There’s a misconception, Goffe-Wood believes, that restaurants are making money hand over first. “That’s because they don’t know what goes into it. I think people are more attuned to retail wine prices than food prices – because they buy wine X at Pick ’n Pay or Ultra Liquors for R50 and see it on a restaurant list at R150. Ooh!The restaurant’s making R100 a bottle… But when it comes to food prices, the same standard mark-up applies.
“There’s an assumption that because you’ve got 100 people spending an average of R100 a head, you’ve made R10 000. Not so... we’ve had costs just like any other business. Rental space, cost of setting up with tables, linen, crockery, cutlery, cost of food, staff costs.

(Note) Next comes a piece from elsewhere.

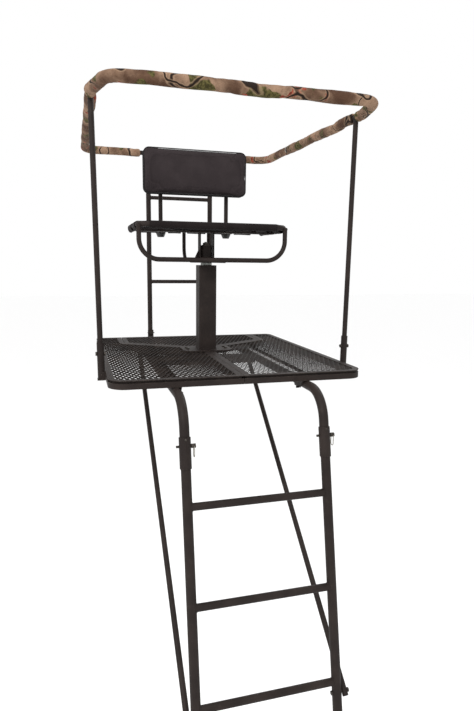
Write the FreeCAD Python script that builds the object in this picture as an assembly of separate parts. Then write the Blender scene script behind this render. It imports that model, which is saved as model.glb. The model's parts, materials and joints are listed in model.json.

I have 20 people in the kitchen who work unsociable hours – and work damn hard. They have to be paid. So, like any other business, I’ve made maybe R2 000.”
De Angeli tells of an experience he had dining at a restaurant in Zurich, Switzerland, during his year of travelling abroad. “They never presented me with a traditional bill for food. What I received was an itemised list which included the hire of the space occupied by the table for a certain period of time, hire of the table, hire of the linen, glassware and cutlery, the labour cost of the person serving you... and so on. The food cost was marginal. I thought it was a brilliant way of getting patrions to realise the operating costs a restaurant has, as well as fairer way of charging for the dining experience.”
But then De Angeli also tells the story of another customer who said he’d never had Zinfandel before but didn’t have the courage to order it off the list. “Here’s the bottle – try it. If you don’t like it, I’ll drink it. If you do like it, you pay for it. No problem.”
That kind of flexibility is unusual and sets restaurants such as Yum Nostalgia apart from run-of-the-mill establishments.
Restaurant owners who take the trouble to offer an exciting, well-thought-out and careful wine selection will benefit – as will their clientele.